SET PROBLEM: Return the lines where the word "joints" occurs.

DATA:
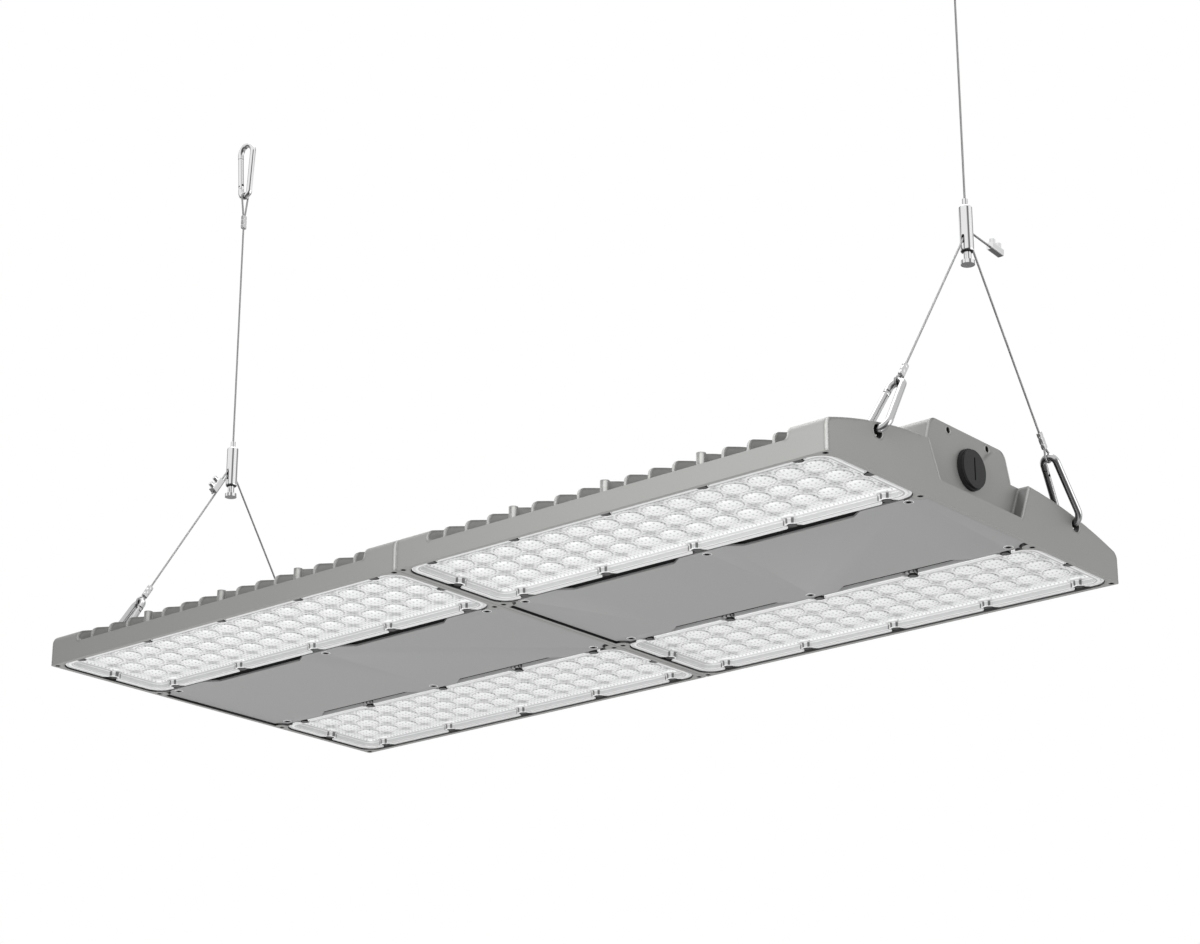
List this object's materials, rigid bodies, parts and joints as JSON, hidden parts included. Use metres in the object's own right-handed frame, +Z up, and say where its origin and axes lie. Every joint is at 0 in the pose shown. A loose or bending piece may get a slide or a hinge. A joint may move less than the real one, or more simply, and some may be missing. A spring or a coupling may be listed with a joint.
{
  "type": "high bay light",
  "caption": "Linear high bay light: finned die-cast housings end to end, clear lens panels below, hung on wires with grippers and snap hooks.",
  "frame": {"origin": "centre of the underside's rim plane, between the two modules", "axes": "+X along the light, +Z up, +Y across it; the hanging kits stand over both ends"},
  "size_m": [0.7024, 0.327, 0.4811],
  "materials": {
    "casting": "satin silver-grey powder coat on cast aluminium",
    "cover_plate": "satin grey coat on sheet",
    "lens": "clear moulding, looks near white over its board",
    "board": "white solder mask",
    "driver_case": "plain extruded case",
    "gasket": "matt",
    "black_plastic": "matt nylon",
    "bright_steel": "bright plated",
    "wire": "galvanised strand",
    "ferrule": "pressed",
    "screw_steel": "plated"
  },
  "bodies": {
    "lamp": {"blanking_plugs": "black_plastic", "ceiling_hooks": "bright_steel", "clamp_screws": "bright_steel", "cover_gaskets": "gasket", "cover_screws": "screw_steel", "driver_cover_left": "cover_plate", "driver_cover_right": "cover_plate", "driver_screws": "screw_steel", "ferrules": "ferrule", "gate_pins": "bright_steel", "gland_body": "black_plastic", "gland_insert": "gasket", "gland_nut": "black_plastic", "gripper_body_left": "bright_steel", "gripper_body_right": "bright_steel", "gripper_feet": "bright_steel", "housing_left": "casting", "housing_right": "casting", "joining_bolts": "screw_steel", "joining_nuts": "screw_steel", "joining_washers": "screw_steel", "lamp_hooks": "bright_steel", "led_board_left_back": "board", "led_board_left_front": "board", "led_board_right_back": "board", "led_board_right_front": "board", "led_driver_left": "driver_case", "led_driver_right": "driver_case", "leg_wire_left_back": "wire", "leg_wire_left_front": "wire", "leg_wire_right_back": "wire", "leg_wire_right_front": "wire", "lens_cover_left_back": "lens", "lens_cover_left_front": "lens", "lens_cover_right_back": "lens", "lens_cover_right_front": "lens", "lens_gaskets": "gasket", "lens_screws": "screw_steel", "link_conduit": "black_plastic", "lock_nuts": "black_plastic", "main_wire_left": "wire", "main_wire_right": "wire", "port_seals": "gasket", "tail_wire_left": "wire", "tail_wire_right": "wire", "terminal_block": "black_plastic", "wire_clamp_left": "bright_steel", "wire_clamp_right": "bright_steel", "wire_eyes": "wire"},
    "gate_right_front": {"gate_right_front": "bright_steel"},
    "gate_right_back": {"gate_right_back": "bright_steel"},
    "gate_right_ceiling": {"gate_right_ceiling": "bright_steel"},
    "gripper_plunger_right": {"gripper_plunger_right": "bright_steel"},
    "gate_left_back": {"gate_left_back": "bright_steel"},
    "gate_left_front": {"gate_left_front": "bright_steel"},
    "gate_left_ceiling": {"gate_left_ceiling": "bright_steel"},
    "gripper_plunger_left": {"gripper_plunger_left": "bright_steel"}
  },
  "joints": [
    {"name": "gate_right_front_hinge", "type": "hinge", "parent": "lamp", "child": "gate_right_front", "pos_m": [0.33642, -0.09059, 0.0581], "axis": [0, -0.8356, 0.5493], "range_deg": [0, 20], "stiffness_Nm_per_rad": 0.04, "springref_deg": -17.19},
    {"name": "gate_right_back_hinge", "type": "hinge", "parent": "lamp", "child": "gate_right_back", "pos_m": [0.33642, 0.09059, 0.0581], "axis": [0, -0.8356, -0.5493], "range_deg": [0, 20], "stiffness_Nm_per_rad": 0.04, "springref_deg": -17.19},
    {"name": "gate_right_ceiling_hinge", "type": "hinge", "parent": "lamp", "child": "gate_right_ceiling", "pos_m": [0.34678, 0, 0.44235], "axis": [0, -1, 0], "range_deg": [0, 20], "stiffness_Nm_per_rad": 0.04, "springref_deg": -17.19},
    {"name": "gripper_plunger_right_slide", "type": "slide", "parent": "lamp", "child": "gripper_plunger_right", "axis": [0, 0, -1], "range_m": [0, 0.0025], "stiffness_N_per_m": 800, "springref_m": -0.003},
    {"name": "gate_left_back_hinge", "type": "hinge", "parent": "lamp", "child": "gate_left_back", "pos_m": [-0.33642, 0.09059, 0.0581], "axis": [0, 0.8356, 0.5493], "range_deg": [0, 20], "stiffness_Nm_per_rad": 0.04, "springref_deg": -17.19},
    {"name": "gate_left_front_hinge", "type": "hinge", "parent": "lamp", "child": "gate_left_front", "pos_m": [-0.33642, -0.09059, 0.0581], "axis": [0, 0.8356, -0.5493], "range_deg": [0, 20], "stiffness_Nm_per_rad": 0.04, "springref_deg": -17.19},
    {"name": "gate_left_ceiling_hinge", "type": "hinge", "parent": "lamp", "child": "gate_left_ceiling", "pos_m": [-0.34678, 0, 0.44235], "axis": [0, 1, 0], "range_deg": [0, 20], "stiffness_Nm_per_rad": 0.04, "springref_deg": -17.19},
    {"name": "gripper_plunger_left_slide", "type": "slide", "parent": "lamp", "child": "gripper_plunger_left", "axis": [0, 0, -1], "range_m": [0, 0.0025], "stiffness_N_per_m": 800, "springref_m": -0.003}
  ]
}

THE COMPLETED TASK:
List this object's materials, rigid bodies, parts and joints as JSON, hidden parts included. Use metres in the object's own right-handed frame, +Z up, and say where its origin and axes lie. Every joint is at 0 in the pose shown. A loose or bending piece may get a slide or a hinge. A joint may move less than the real one, or more simply, and some may be missing. A spring or a coupling may be listed with a joint.
  "joints": [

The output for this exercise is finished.